Suits involving foreign objects left in the body can be brought up 10 years later, but it must be less than a year after the foreign object was found. Wrongful death suits currently have to be filed within 2 years. The same statute of limitation rules apply to children, with one major exception: If the parents have not filed suit for medical malpractice, the child can sue for injuries up until age 19.
Claimants cannot recover any damages if they contributed in any way to their injury. If the claimant in any way failed to get treatment or ignored the injury, he or she can be found to have contributory negligence. Claimants, however, cannot be held to contributory negligent for the initial action that caused the injury, only for later delaying or refusing treatment.
North Carolina state law places no limits on the compensatory damages awarded in malpractice lawsuits. Punitive damages cannot exceed the lesser of $250,000 or three times the compensatory damages.

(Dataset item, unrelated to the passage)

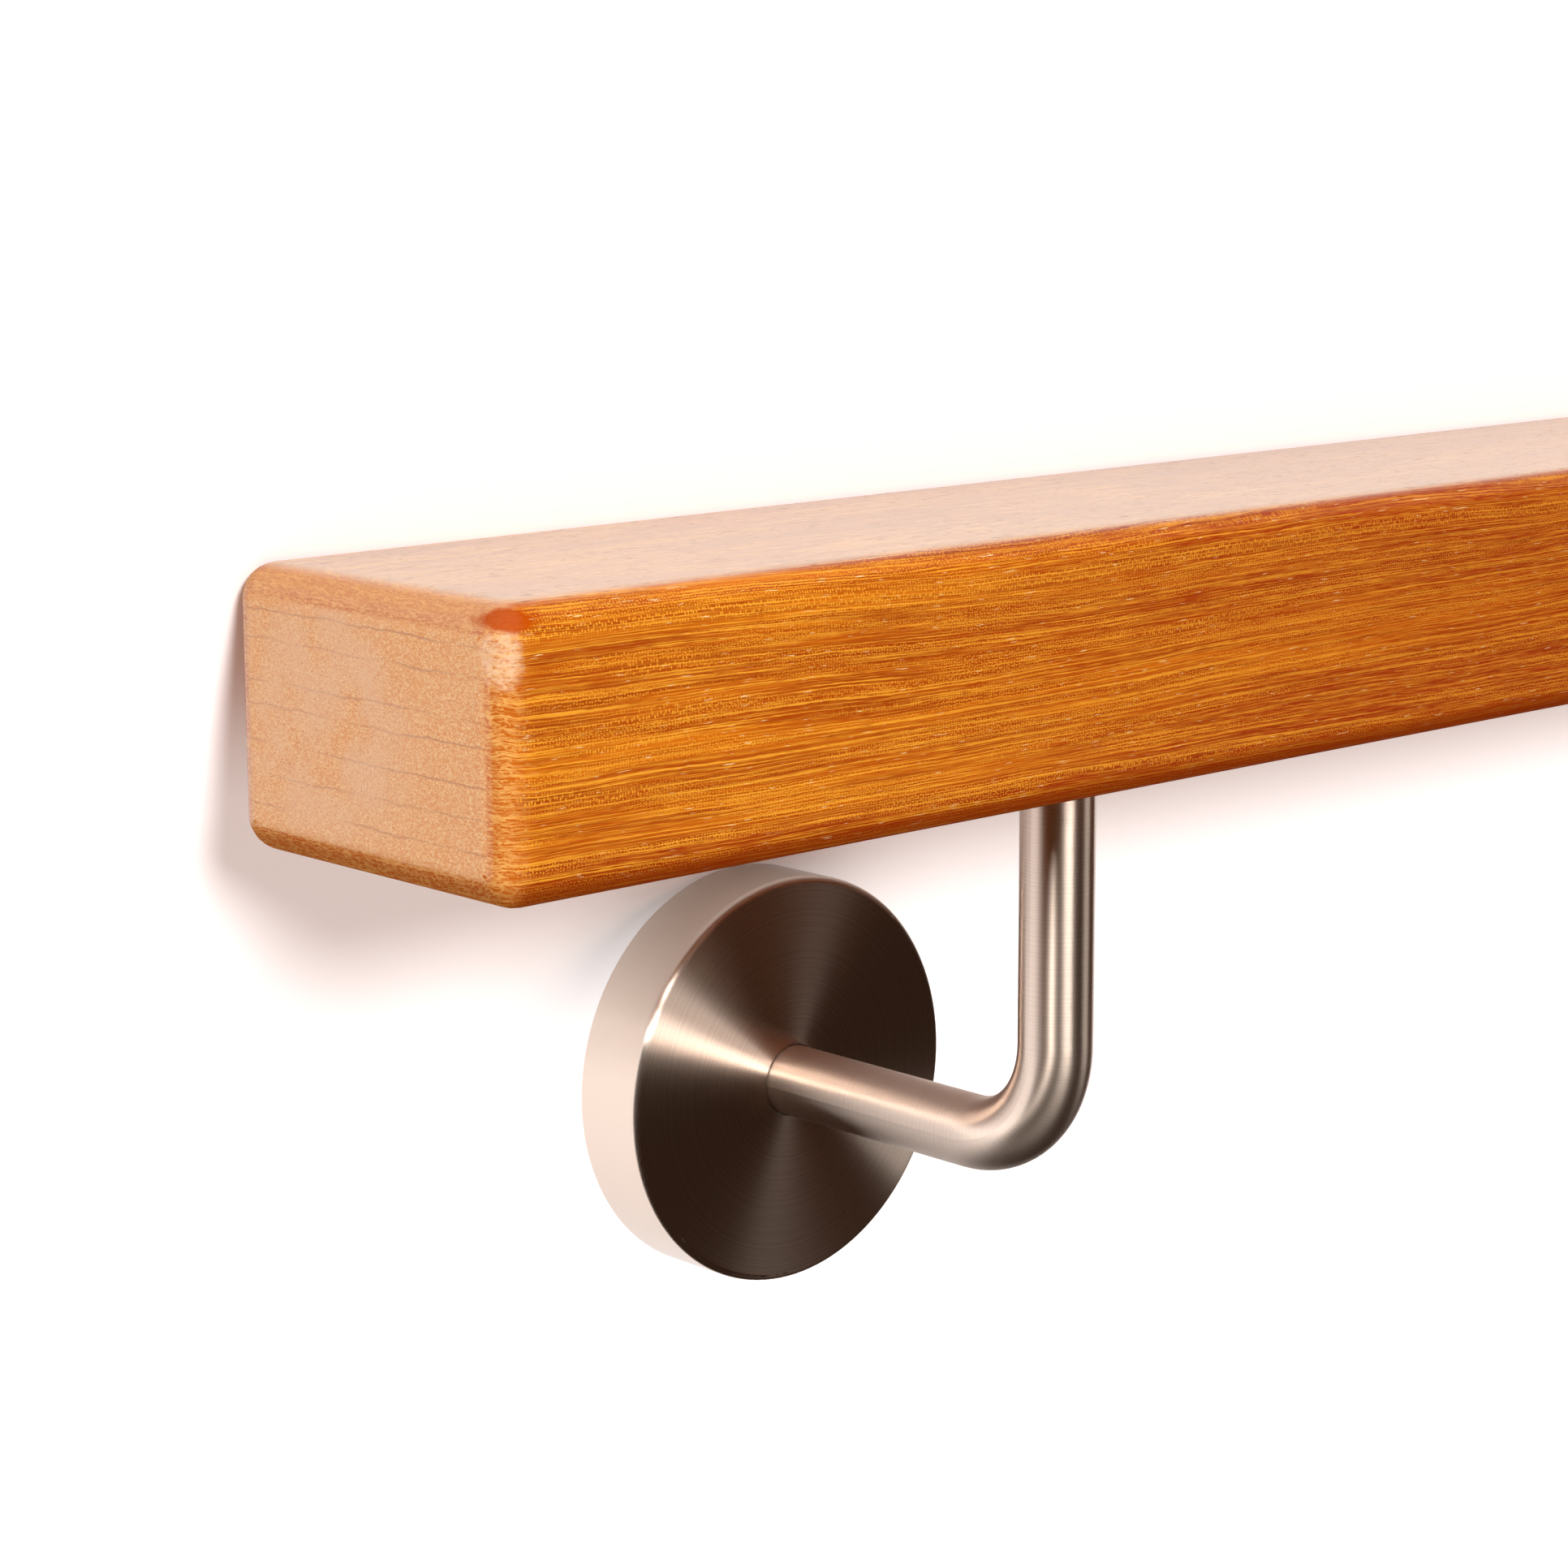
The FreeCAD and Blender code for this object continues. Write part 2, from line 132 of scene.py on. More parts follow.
def maths(tree, operation, *values):
    """One sum on numbers."""
    return node(tree, "Math", dict(enumerate(values)), operation=operation).outputs[0]


def vectors(tree, operation, *values):
    """One sum on vectors."""
    made = node(tree, "VectorMath", dict(enumerate(values)), operation=operation)
    return made.outputs["Value" if operation in ("DOT_PRODUCT", "LENGTH") else "Vector"]


def parts(tree, vector):
    """The three numbers of a vector: along, out and up."""
    return node(tree, "SeparateXYZ", {"Vector": vector}).outputs


# %% Masks
def ease(tree, value, low, high):
    """0 where the value is under low, 1 where it is over high, and a soft step between."""
    made = node(tree, "MapRange", {"Value": value, "From Min": low, "From Max": high},
                interpolation_type="SMOOTHSTEP")
    return made.outputs["Result"]


def inverse(tree, mask):
    """1 where a mask is 0, and 0 where it is 1."""
    return maths(tree, "SUBTRACT", 1.0, mask)


def both(tree, first, second):
    """1 only where two masks are 1."""
    return maths(tree, "MULTIPLY", first, second)


def either(tree, first, second):
    """1 where one or the other of two masks is 1."""
    return maths(tree, "MAXIMUM", first, second)


# %% Noise, patches and rows
def noise(tree, place, size, detail, swirl=0.0):
    """Cloudy noise from 0 to 1. The size is how big a cloud is along each of the three directions."""
    scaled = vectors(tree, "DIVIDE", place, size)
    made = node(tree, "TexNoise", {"Vector": scaled, "Scale": 1.0, "Detail": detail, "Distortion": swirl})
    return made.outputs["Fac"]


def patches(tree, place, size, low, high, detail=1.0, swirl=0.0):
    """Soft patches: 1 where cloudy noise is over high, and 0 where it is under low."""
    return ease(tree, noise(tree, place, size, detail, swirl), low, high)


def row_distance(tree, distance, spacing, looseness):
    """How far off the nearest point of a loose row is, in shares of the row's spacing."""
    made = node(tree, "TexVoronoi", {
        "W": maths(tree, "DIVIDE", distance, spacing), "Scale": 1.0, "Randomness": looseness,
    }, voronoi_dimensions="1D")
    return made.outputs["Distance"]


def reach_from(tree, place, middle, size):
    """How far a place lies from a middle, in shares of a size along each of the three directions."""
    return vectors(tree, "LENGTH", vectors(tree, "DIVIDE", vectors(tree, "SUBTRACT", place, middle), size))


# %% Colours
def blend(tree, share, first, second):
    """A colour between two others."""
    made = node(tree, "Mix", {0: share, 6: first, 7: second}, data_type="RGBA")
    return made.outputs[2]


def tinge(tree, mask, strength, under, over):
    """Lays a colour over another where a mask is 1, at a strength."""
    return blend(tree, maths(tree, "MULTIPLY", mask, strength), under, over)


def colour(red, green, blue):
    """A colour written as it looks on a screen, from 0 to 255, as the linear values that shaders use."""
    def linear(value):
        share = value / 255
        return share / 12.92 if share <= 0.04045 else ((share + 0.055) / 1.055) ** 2.4
    return (linear(red), linear(green), linear(blue), 1.0)


# %% A new finish, and where and how it lies
def new_finish(name):
    """An empty material with a principled shader. Returns the material, its tree and the shader."""
    material = bpy.data.materials.new(name)
    material.use_nodes = True
    tree = material.node_tree
    return material, tree, tree.nodes["Principled BSDF"]


def hung_place(tree, centre):
    """Where a point of the surface is, in millimetres from a centre, along, out and up."""
    here = node(tree, "TexCoord").outputs["Object"]
    turned = node(tree, "Mapping", {
        "Vector": here,
        "Location": centre,
        "Rotation": LEAN,
        "Scale": (1 / METRE_IN_MM,) * 3,
    }, vector_type="TEXTURE")
    return turned.outputs["Vector"]


def facing(tree):
    """How squarely the surface looks along, out and up, each from 0 to 1."""
    looking = node(tree, "TexCoord").outputs["Normal"]
    turned = node(tree, "Mapping", {"Vector": looking, "Rotation": LEAN}, vector_type="TEXTURE")
    return parts(tree, vectors(tree, "ABSOLUTE", turned.outputs["Vector"]))


def give(name, material):
    """Puts a material in every slot of a node."""
    for slot in frame["nodes"][name].material_slots:
        slot.material = material
    print(name, "has", material.name)


# %% [markdown]
# ## The timber: one plank, cut six ways
#
# The rail is an orange-brown hardwood under a clear varnish. A picture wrapped round the rail would
# not match from face to face. The grain is instead worked out in space, as in a real plank, so that
# every face cuts the same growth layers.
#
# The layers lie nearly level. They run straight along the plank, but wander over its length, and
# across it they ripple every millimetre or two. On the front they show as long wavy lines, and on
# the rounded end they turn into short curls.

# %% The wander of the growth layers
# Each row is a size of waves, their detail and their height. Sizes and heights are in millimetres.
WANDERS = (
    ((120.0, 40.0, 20.0), 0.0, 5.0),
    ((30.0, 2.4, 5.0), 1.0, 1.1),
    ((5.0, 1.0, 1.2), 2.0, 0.24),
    ((1.3, 0.6, 0.5), 0.0, 0.09),
)


def bent_place(tree, place):
    """A place in the plank, moved up and down by the wander of the growth layers there."""
    shift = 0.0
    for size, detail, height in WANDERS:
        swing = maths(tree, "SUBTRACT", noise(tree, place, size, detail), 0.5)
        shift = maths(tree, "MULTIPLY_ADD", swing, height, shift)
    lift = node(tree, "CombineXYZ", {"Z": shift}).outputs[0]
    return vectors(tree, "ADD", place, lift)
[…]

Several and Joint Liability
Other North Carolina laws concerning medical malpractice suits stipulate that:
- The state recognizes joint and several liability.
- Expert witnesses in a trial must be licensed doctors and be qualified to give sworn testimony about standards of medical care.
- Attorneys fees are not limited.
- The theory of apparent or ostensible agency does not apply when hospitals are held liable for negligence by doctors not employed by the hospital.